Chick lit is typically written in the first person with various novels adopting Fielding’s diary style, which adds an openness and spontaneity to the genre and. Others employ letters and emails. This “confessional” approach creates the impression that the protagonist is talking directly to her readers, which enables reader-protagonist identification (Ferris & Young 2006, 5). This relatability of chick lit -the ‘that’s me’ phenomenon, as Imelda Whelehan dubbed it- is a key element of the genre’s success. Chick lit attempts to provide a realistic portrait of the life of a modern young woman, nonetheless that reality is still idealised.

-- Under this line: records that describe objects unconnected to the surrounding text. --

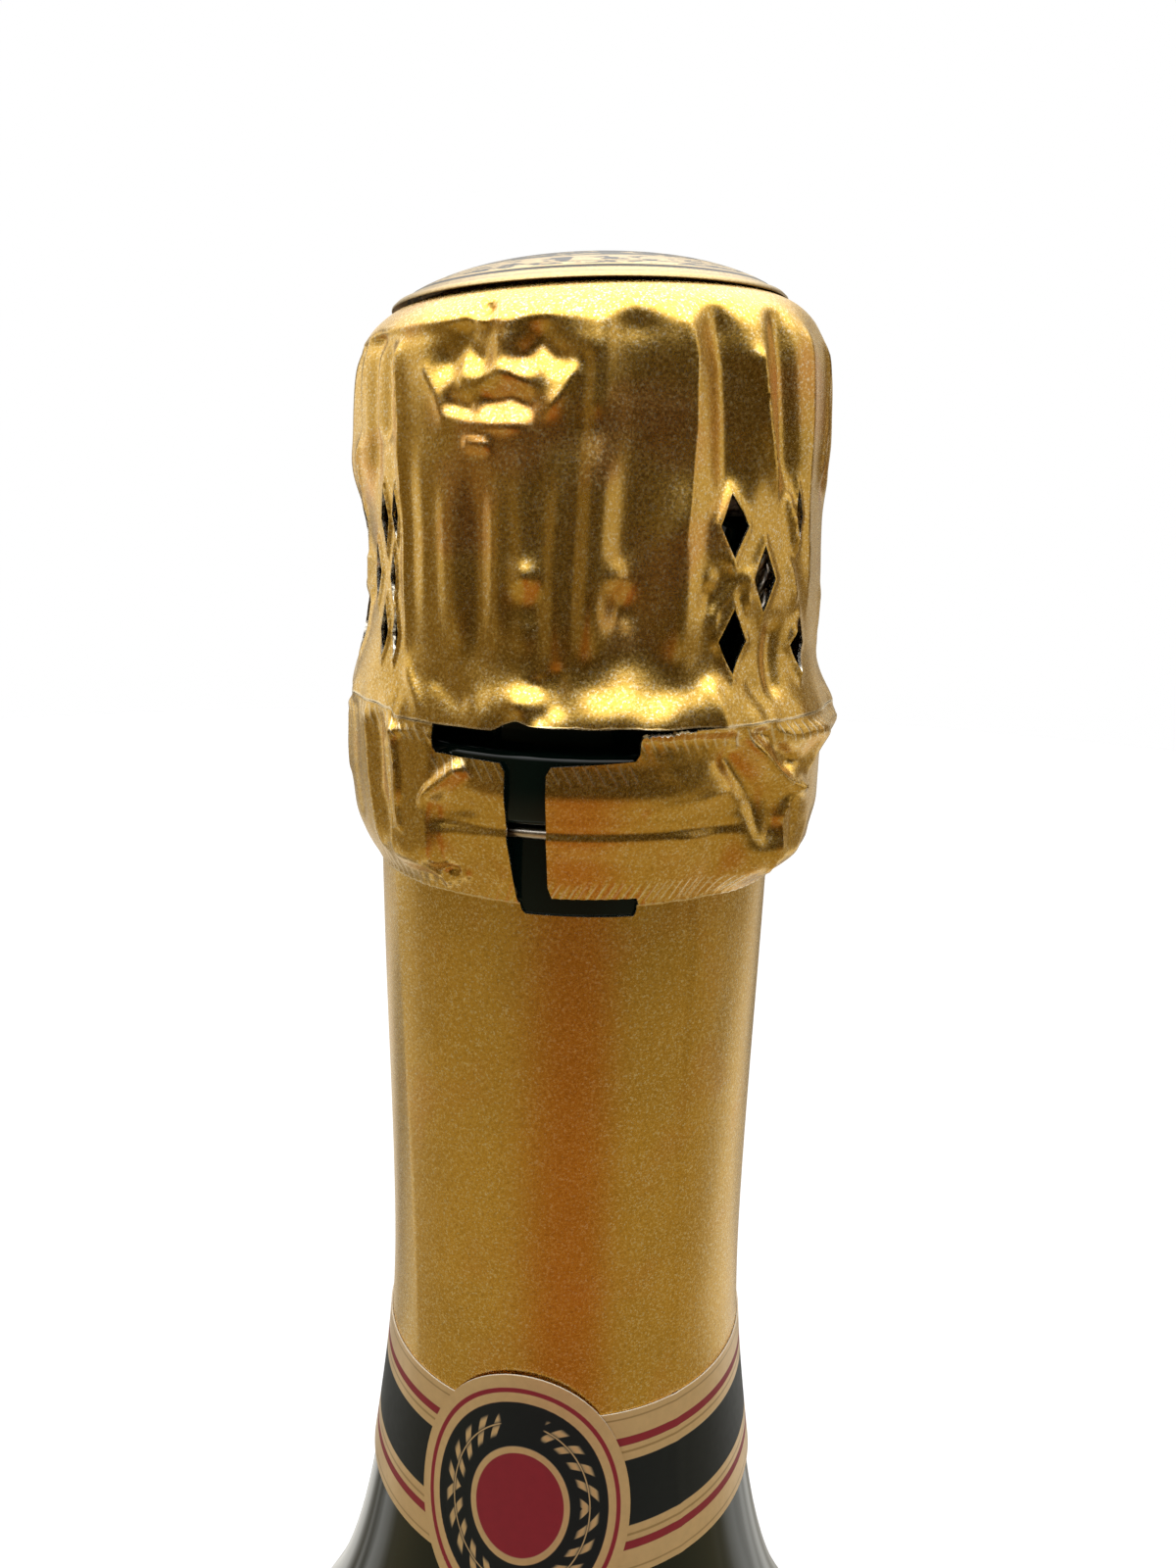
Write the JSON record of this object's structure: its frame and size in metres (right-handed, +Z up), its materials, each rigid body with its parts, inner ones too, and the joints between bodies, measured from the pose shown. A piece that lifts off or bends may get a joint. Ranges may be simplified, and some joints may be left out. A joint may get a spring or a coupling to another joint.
{
  "type": "champagne bottle",
  "caption": "Full sparkling wine bottle with punt, cork, wire cage, gold foil hood with tear strip and pull tab, neck foil and paper labels.",
  "frame": {"origin": "centre of the base, on the surface that the bottle stands on", "axes": "+Z up along the bottle's axis, -Y the front, with the gap of the tear strip and the label's middle"},
  "size_m": [0.088, 0.0882, 0.3172],
  "materials": {
    "dark_glass": "gloss",
    "wine": "gloss",
    "pressed_cork": "matte",
    "whole_cork": "matte",
    "plate_metal": "gloss",
    "cage_wire": "satin",
    "gold_foil": "satin",
    "gold_disc": "satin",
    "collar_paper": "satin",
    "medallion_paper": "satin",
    "body_label_paper": "satin"
  },
  "bodies": {
    "bottle": {"glass_bottle": "dark_glass", "wine": "wine", "tear_strip": "gold_foil", "neck_foil": "gold_foil", "collar_label": "collar_paper", "collar_medallion": "medallion_paper", "front_label": "body_label_paper", "back_label": "body_label_paper"},
    "cork": {"cork_body": "pressed_cork", "cork_disc_upper": "whole_cork", "cork_disc_lower": "whole_cork"},
    "cage": {"cap_plate": "plate_metal", "cage_frame": "cage_wire", "cage_belt": "cage_wire"},
    "hood": {"foil_hood": "gold_foil", "foil_top_disc": "gold_disc"},
    "tab": {"tear_tab": "gold_foil"}
  },
  "joints": [
    {"name": "cork_pull", "type": "slide", "parent": "bottle", "child": "cork", "axis": [0, 0, 1], "range_m": [0, 0.05]},
    {"name": "cage_lift", "type": "slide", "parent": "cork", "child": "cage", "axis": [0, 0, 1], "range_m": [0, 0.05], "deforming": ["cage_frame", "cage_belt"]},
    {"name": "hood_lift", "type": "slide", "parent": "cage", "child": "hood", "axis": [0, 0, 1], "range_m": [0, 0.045]},
    {"name": "tab_fold", "type": "hinge", "parent": "bottle", "child": "tab", "pos_m": [0.00708, -0.01753, 0.279], "axis": [0, 0, 1], "range_deg": [0, 105]}
  ]
}
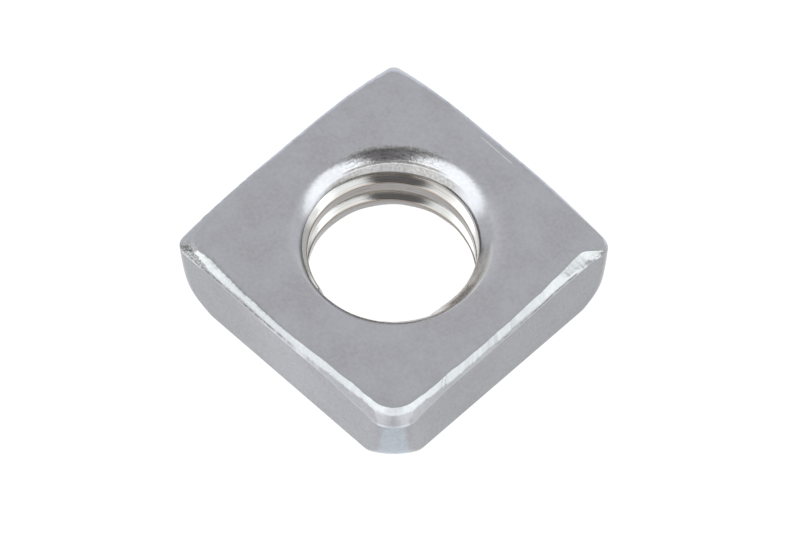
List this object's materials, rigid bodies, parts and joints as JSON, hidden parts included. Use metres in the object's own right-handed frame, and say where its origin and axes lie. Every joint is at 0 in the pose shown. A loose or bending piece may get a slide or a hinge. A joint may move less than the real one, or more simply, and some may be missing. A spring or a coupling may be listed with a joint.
{
  "type": "square nut",
  "caption": "Thin square nut with a right-hand threaded hole, a rounded mouth, rolled upper edges and corners that round off towards the bearing face.",
  "frame": {"origin": "on the thread axis, in the plane of the flat bearing face", "axes": "+Z along the thread axis towards the rolled upper face; +X and +Y square to two of the flats"},
  "size_m": [0.0078, 0.0078, 0.0023],
  "materials": {
    "nut_metal": "satin, bright plated steel"
  },
  "bodies": {
    "root": {"square_nut": "nut_metal"}
  },
  "joints": []
}
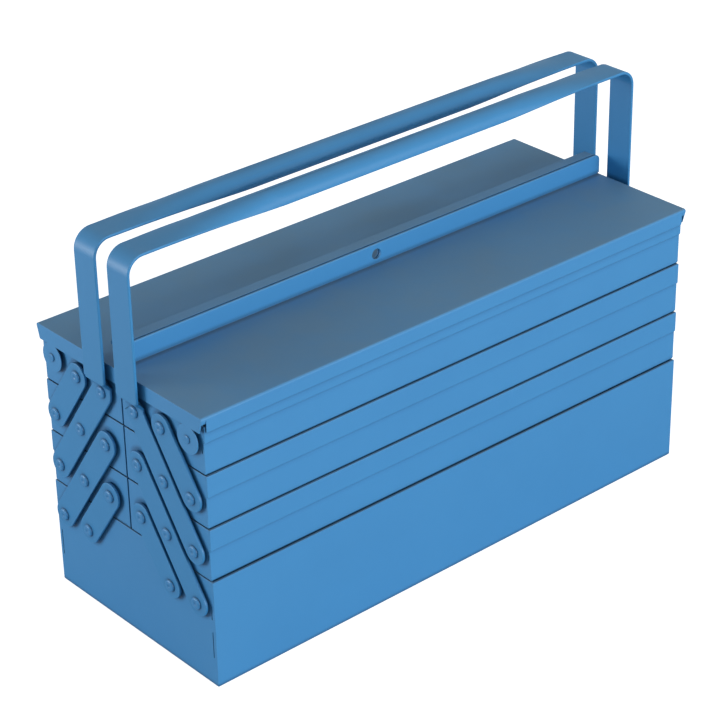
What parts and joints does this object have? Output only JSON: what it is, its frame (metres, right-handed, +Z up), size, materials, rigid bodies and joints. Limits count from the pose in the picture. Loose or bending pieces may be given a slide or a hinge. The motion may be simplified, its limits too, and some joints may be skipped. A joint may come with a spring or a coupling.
{
  "type": "cantilever tool box",
  "caption": "Folded sheet-steel tool box whose stacked trays spread apart on riveted arms, with hinged lids, a padlock flange and carrying handles.",
  "frame": {"origin": "centre of the underside of the base, on the surface the box stands on", "axes": "+X along the box's length to the right end, +Y towards the rear, +Z up"},
  "size_m": [0.52, 0.2024, 0.3435],
  "materials": {
    "blue_paint": "satin"
  },
  "bodies": {
    "base": {"base_box": "blue_paint", "base_rivets": "blue_paint", "base_washers": "blue_paint"},
    "main_arms_front": {"main_arm_front_left": "blue_paint", "main_arm_front_right": "blue_paint"},
    "lower_arms_front": {"lower_arm_front_left": "blue_paint", "lower_arm_front_right": "blue_paint"},
    "upper_arms_front": {"upper_arm_front_left": "blue_paint", "upper_arm_front_right": "blue_paint"},
    "low_tray_front": {"low_tray_front": "blue_paint", "low_tray_rivets_front": "blue_paint", "low_tray_washers_front": "blue_paint"},
    "middle_tray_front": {"middle_tray_front": "blue_paint", "middle_tray_rivets_front": "blue_paint", "middle_tray_washers_front": "blue_paint"},
    "handle_front": {"handle_front": "blue_paint"},
    "top_tray_front": {"top_tray_front": "blue_paint", "top_tray_rivets_front": "blue_paint", "top_tray_washers_front": "blue_paint", "lid_rivets_front": "blue_paint", "lid_spacers_front": "blue_paint"},
    "lid_front": {"lid_front": "blue_paint"},
    "main_arms_rear": {"main_arm_rear_left": "blue_paint", "main_arm_rear_right": "blue_paint"},
    "lower_arms_rear": {"lower_arm_rear_left": "blue_paint", "lower_arm_rear_right": "blue_paint"},
    "upper_arms_rear": {"upper_arm_rear_left": "blue_paint", "upper_arm_rear_right": "blue_paint"},
    "low_tray_rear": {"low_tray_rear": "blue_paint", "low_tray_rivets_rear": "blue_paint", "low_tray_washers_rear": "blue_paint"},
    "middle_tray_rear": {"middle_tray_rear": "blue_paint", "middle_tray_rivets_rear": "blue_paint", "middle_tray_washers_rear": "blue_paint"},
    "handle_rear": {"handle_rear": "blue_paint"},
    "top_tray_rear": {"top_tray_rear": "blue_paint", "top_tray_rivets_rear": "blue_paint", "top_tray_washers_rear": "blue_paint", "lid_rivets_rear": "blue_paint", "lid_spacers_rear": "blue_paint"},
    "lid_rear": {"lid_rear": "blue_paint"}
  },
  "joints": [
    {"name": "spread_front", "type": "hinge", "parent": "base", "child": "main_arms_front", "pos_m": [0, -0.084, 0.0708], "axis": [1, 0, 0], "range_deg": [0, 70]},
    {"name": "lower_arms_swing_front", "type": "hinge", "parent": "base", "child": "lower_arms_front", "pos_m": [0, -0.052, 0.0708], "axis": [1, 0, 0], "range_deg": [0, 70]},
    {"name": "low_tray_level_front", "type": "hinge", "parent": "main_arms_front", "child": "low_tray_front", "pos_m": [0, -0.052, 0.1163], "axis": [1, 0, 0], "range_deg": [-70, 0]},
    {"name": "middle_tray_level_front", "type": "hinge", "parent": "main_arms_front", "child": "middle_tray_front", "pos_m": [0, -0.02, 0.1618], "axis": [1, 0, 0], "range_deg": [-70, 0]},
    {"name": "handle_swing_front", "type": "hinge", "parent": "low_tray_front", "child": "handle_front", "pos_m": [0, -0.084, 0.1163], "axis": [1, 0, 0], "range_deg": [0, 70]},
    {"name": "upper_arms_swing_front", "type": "hinge", "parent": "middle_tray_front", "child": "upper_arms_front", "pos_m": [0, -0.084, 0.1618], "axis": [1, 0, 0], "range_deg": [0, 70]},
    {"name": "top_tray_level_front", "type": "hinge", "parent": "handle_front", "child": "top_tray_front", "pos_m": [0, -0.02, 0.2073], "axis": [1, 0, 0], "range_deg": [-70, 0]},
    {"name": "lid_hinge_front", "type": "hinge", "parent": "top_tray_front", "child": "lid_front", "pos_m": [0, -0.0836, 0.2112], "axis": [1, 0, 0], "range_deg": [0, 70]},
    {"name": "spread_rear", "type": "hinge", "parent": "base", "child": "main_arms_rear", "pos_m": [0, 0.084, 0.0708], "axis": [-1, 0, 0], "range_deg": [0, 70]},
    {"name": "lower_arms_swing_rear", "type": "hinge", "parent": "base", "child": "lower_arms_rear", "pos_m": [0, 0.052, 0.0708], "axis": [-1, 0, 0], "range_deg": [0, 70]},
    {"name": "low_tray_level_rear", "type": "hinge", "parent": "main_arms_rear", "child": "low_tray_rear", "pos_m": [0, 0.052, 0.1163], "axis": [-1, 0, 0], "range_deg": [-70, 0]},
    {"name": "middle_tray_level_rear", "type": "hinge", "parent": "main_arms_rear", "child": "middle_tray_rear", "pos_m": [0, 0.02, 0.1618], "axis": [-1, 0, 0], "range_deg": [-70, 0]},
    {"name": "handle_swing_rear", "type": "hinge", "parent": "low_tray_rear", "child": "handle_rear", "pos_m": [0, 0.084, 0.1163], "axis": [-1, 0, 0], "range_deg": [0, 70]},
    {"name": "upper_arms_swing_rear", "type": "hinge", "parent": "middle_tray_rear", "child": "upper_arms_rear", "pos_m": [0, 0.084, 0.1618], "axis": [-1, 0, 0], "range_deg": [0, 70]},
    {"name": "top_tray_level_rear", "type": "hinge", "parent": "handle_rear", "child": "top_tray_rear", "pos_m": [0, 0.02, 0.2073], "axis": [-1, 0, 0], "range_deg": [-70, 0]},
    {"name": "lid_hinge_rear", "type": "hinge", "parent": "top_tray_rear", "child": "lid_rear", "pos_m": [0, 0.0836, 0.2112], "axis": [-1, 0, 0], "range_deg": [0, 70]}
  ],
  "couplings": [
    {"joint": "lower_arms_swing_front", "follows": "spread_front", "ratio": 1},
    {"joint": "low_tray_level_front", "follows": "spread_front", "ratio": -1},
    {"joint": "middle_tray_level_front", "follows": "spread_front", "ratio": -1},
    {"joint": "handle_swing_front", "follows": "spread_front", "ratio": 1},
    {"joint": "upper_arms_swing_front", "follows": "spread_front", "ratio": 1},
    {"joint": "top_tray_level_front", "follows": "spread_front", "ratio": -1},
    {"joint": "lower_arms_swing_rear", "follows": "spread_rear", "ratio": 1},
    {"joint": "low_tray_level_rear", "follows": "spread_rear", "ratio": -1},
    {"joint": "middle_tray_level_rear", "follows": "spread_rear", "ratio": -1},
    {"joint": "handle_swing_rear", "follows": "spread_rear", "ratio": 1},
    {"joint": "upper_arms_swing_rear", "follows": "spread_rear", "ratio": 1},
    {"joint": "top_tray_level_rear", "follows": "spread_rear", "ratio": -1}
  ]
}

However this has not stopped women all over the world to identify with chick lit heroines such as Bridget Jones: Bridget was considered not a fictional character but “as a representative of the zeitgeist” (Gill & Herdieckerhoff 2006, 489). Lucy-Anne Holmes writes in her article Chick Lit: Hate the Term, Love the Genre :

“Part of my love for Bridget Jones is that Helen Fielding shone a comedy light on much of the angst I was feeling as a young woman. Angst that calories consumed my thoughts, that being attractive to and not making a fool of myself in front of the opposite sex was something that I hoped for.” Out of all the characteristics of chick lit, the humorous tone is the most salient one. A chick lit heroine deploys self-deprecating humour in situations, which serves as comic relief, entertains and shows the readers that they are flawed just as they are. The relatability and wit of the genre are the two pillars of chick lit’s popularity.